If so I would say that it the computations in the "solution" are still simpler than the problem overall:

   problem = "1*2*3*4*5*6*7*2*38*3432*0*232*22*33453*221*334/2*3929330"

   def solve(problem):
      return 0 if '0' in problem else eval(problem)

If you look carefully at the computational steps of "solve." One branch should do less calculations then the total amount of numbers in the problem. Therefore even the computational steps are smaller/simpler than the total size of the problem.

This is equivalent to saying that there exists problems of size N where the Big Oh complexity of the solution is of O(M) where M < N, which is certainly true. I know I sort of slaughtered the meaning of Big-Oh here but you get it.

>It is probably just as well that your "Solution: 0" example is beside the point, for if it were not, I would doubt your assertion that we can absolutely never know whether more complexity could always be destroyed for this given solution.

I get your point but can you prove it?

>The uncomputability of Kolmogorov complexity is beside the point here, just as Turing's halting theorem does not prove that it is always possible that any given program will fail to halt.

I never implied this. First off the halting problem only proves that you can never CALCULATE or PROVE whether a given program will fail to halt. It does not prove that it will always fail to halt or never fail to halt. I never said or implied otherwise.

The uncomputability of Kolmogorov means you can never CALCULATE or PROVE the simplest form of a program. It does not mean that such a form doesn't exist nor does it mean that we haven't randomly found such a form for a specific program. It just means that even if we have found something that we think is the the Kolmogorov complexity of a given program we can never verify it to be true.

This fact is sufficient to show the following can never proven be true:

"There exists a program where the Complexity can never be reduced or destroyed"

>Judging the complexity of a solution by how it responds to a subset of problems is the same sort of thing as just stating the solution, as that subset is the only set of problems that we are considering. In this case, that set is "products of a set of numbers including at least one zero."

But Kolmogorov complexity calculates exactly what you don't want to judge. See the definition:

>In algorithmic information theory (a subfield of computer science and mathematics), the Kolmogorov complexity of an object, such as a piece of text, is the length of a shortest computer program (in a predetermined programming language) that produces the object as output.

From the definition you need a predefined input from the set of all inputs and a predefined language from the set of all languages.

In terms of algorithmic complexity theory, I can define a problem to be as narrow or as large as I want. The domain for the previous problem can the set of sets of numbers that contain one or more zeros.

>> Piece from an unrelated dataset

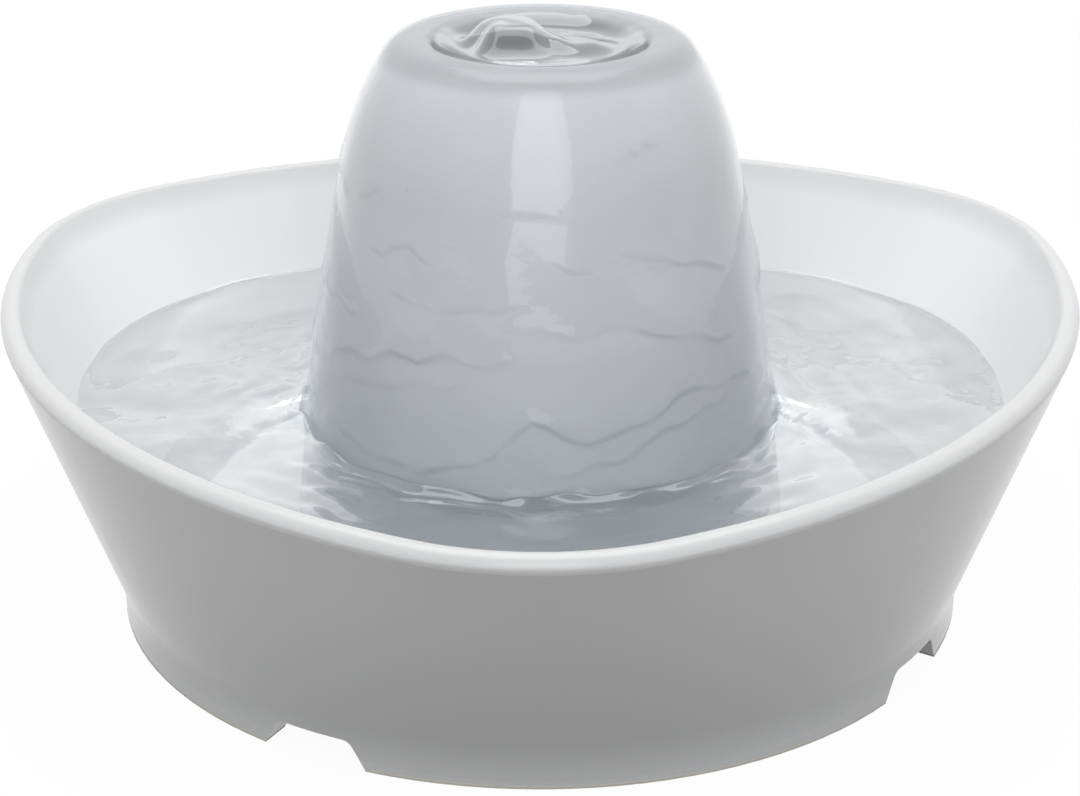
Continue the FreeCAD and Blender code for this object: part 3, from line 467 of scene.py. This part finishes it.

Subsets from larger problems can be used to create other problems and those problems and all problems in general can be used to make statements about complexity all together. If a subset shows something is not True then you have shown that you cannot make that blanket statement about the subset or the parent set.

>This is a very odd way of responding. When someone makes a point, it does not necessarily carry the implication that you said otherwise.

First phrase was in response to your statement. Second phrase was a followup to my sentence that you dotted out (...). And you accused me of modifying your wording with bad intentions.

>It does not prove that. There are programs that one can prove will halt, and also others that you can prove will not halt.

Semantic error, The halting problem only proves that a program can never CALCULATE or PROVE that a given program will fail to halt. That was what I meant.

>This seems to be demonstrating the same sort of misunderstanding as over what the halting theorem proves. Even where we cannot compute the Kolmogorov complexity, it does not follow that there is not a minimal one. As I mentioned before, the whole idea of Kolmogorov complexity is predicated on there being programs of minimal complexity.

>Going back to that Wikipedia article, we see that "The theorem says that, among algorithms that decode strings from their descriptions (codes), there exists an optimal one."

No. Not a demonstration of misunderstanding of halting. It is a demonstration of misunderstanding of Kolmogorov as you only just introduced me to it today.

Either way given any code, you cannot determine whether it is the most optimal one even if there Does exist an optimal one as the theorem states. So the intent still stands, let me modify the statement to get the semantics correct while preserving the intent:

"For any program you can determine whether Complexity for that program can be reduced or destroyed"

The above statement is False.

So in all practicality even though a simplified statement always exist we can never know if we found it. So the possibility is always there and the intent of what I said is still preserved if not stronger , see initial reply of this post:

"The examples are obvious but from the examples you can deduce that their are many instances in software engineering where such reductions can exist but are not obvious at all."

Kolmogorov still offers axiomatic support for my statement. In fact it makes the statement stronger and changes it too:

"In all instances of software engineering reductions can exist, you can never determine otherwise."

I can't say for sure but I believe that the statement above applies not only to Kolmogorov complexity, but algorithmic complexity as well.